Por otra parte, me atrevo a decir que ningún momento de la historia tuvo tantos esclavos como la época actual. No ha existido una generación más hueca, vacía, frívola, desubicada y tonta que la de hoy. Por ejemplo, ese demonio llamado ego es el que lleva a millones de personas a gritarle al mundo: “yo existo”, “aquí estoy”, “mira lo que puedo hacer”, “qué importante soy”. Para poder manipular a ese demonio egocéntrico e insaciable que llevamos dentro, los que gobiernan el mundo han creado la necesidad de las redes sociales. A través de esa telaraña de conexiones y tejidos infinitos pretenden controlarnos y convertirnos a la vez en marionetas, en robots, en máquinas de impulsos primarios que reaccionan simiesca y patéticamente si suena el vibrador del celular, si ese aparato nos falta o se halla fuera de nuestro alcance, o si recibimos un mensaje por cualquiera de esas redes… Y hay quienes llegan al extremo de arriesgar su vida (mueren muchos en efecto) para obtener unas estupendas y ridículas selfies que merezcan la atención, la admiración, el halago o el aplauso de un público igual de tonto y alienado.
Además, somos esclavos de las apariencias, de la moda de turno, del ídolo de turno, de la fama, de la aprobación de los demás, del programa favorito de la tele, de tal ideología política, de cualquier secta o religión, y cómo no, de x equipo de fútbol (y hasta hay quienes lloran y matan y hasta se suicidan si el equipo de sus estúpidos amores pierde el título). Y discúlpenme respetados lectores, pero a este mono sin cola, velludo todavía, y recién bajado de los árboles lo llamamos ser humano u hombre que sabe. No sabemos nada, como bien dijo Sócrates. O bueno, sí sabemos hacer algo muy bien: destruir, porque lo peor de esta esclavitud orquestada por nuestras infinitas necesidades “innecesarias”, consiste en que gracias a ellas estamos destruyendo el planeta y de paso, a todas las especies animales, vegetales y minerales. Algún día alguien mirará desde otra esfera este planeta y se le parecerá a un queso gruyere, de tanta oquedad causada por el autodenominado homo sapiens en su ambición de petróleo, oro, material radiactivo y un extenso etcétera.

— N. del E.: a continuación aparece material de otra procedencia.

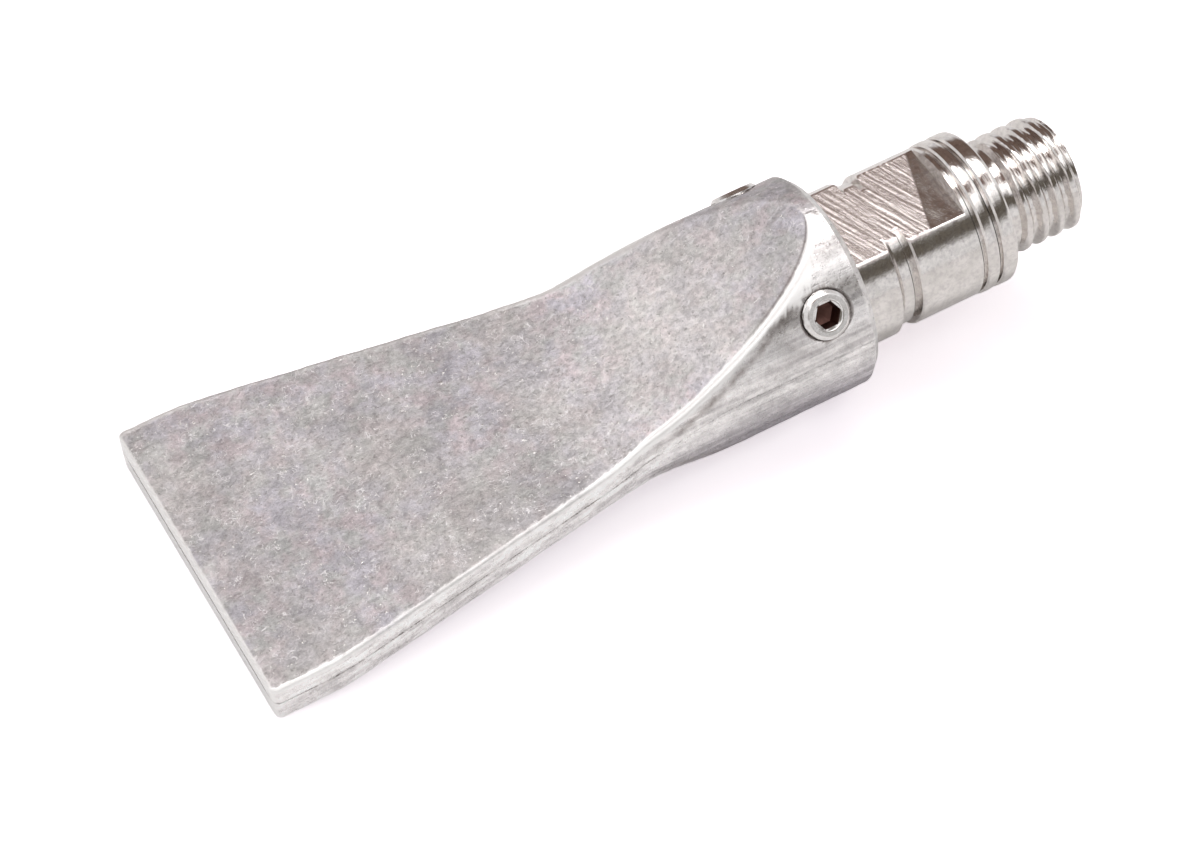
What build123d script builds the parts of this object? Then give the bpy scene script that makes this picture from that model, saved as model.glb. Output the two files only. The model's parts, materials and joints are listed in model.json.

Para terminar, no crean lectores que yo presumo de ser libre; es decir, de no ser un esclavo. Dijéramos que soy un esclavo consciente que de a poco ha renunciado a muchas necesidades: uso lo mínimo el teléfono celular, hace meses renuncié a las redes sociales, veo muy poca televisión, soy un vegetariano que se encamina a ser vegano… A mi pesar, no puedo renunciar a las hojas de papel, a la tinta con la que escribo y pergeño mis ideas, a los libros, a las valiosas herramientas que proporciona la tecnología, las cuales bien empleadas y sin que nos esclavicen son una maravilla. Sobrellevo, además, algunas frivolidades y necesidades de consumista, por lo cual no evado mi responsabilidad en el deterioro del planeta. En todo caso, el mayor de los esclavos, el más robotizado y sumiso es aquel que desconoce su condición de esclavo, y se siente libre en medio de sus apegos y ataduras. Por el contrario, el que es consciente de su esclavitud tiene la oportunidad de luchar por su libertad, y por ende, tendrá también la posibilidad de renunciar a sus cadenas. Y cuando por consciencia observe cuán inútiles e innecesarias son tantas cosas, con toda seguridad las soltará y se reirá de ellas.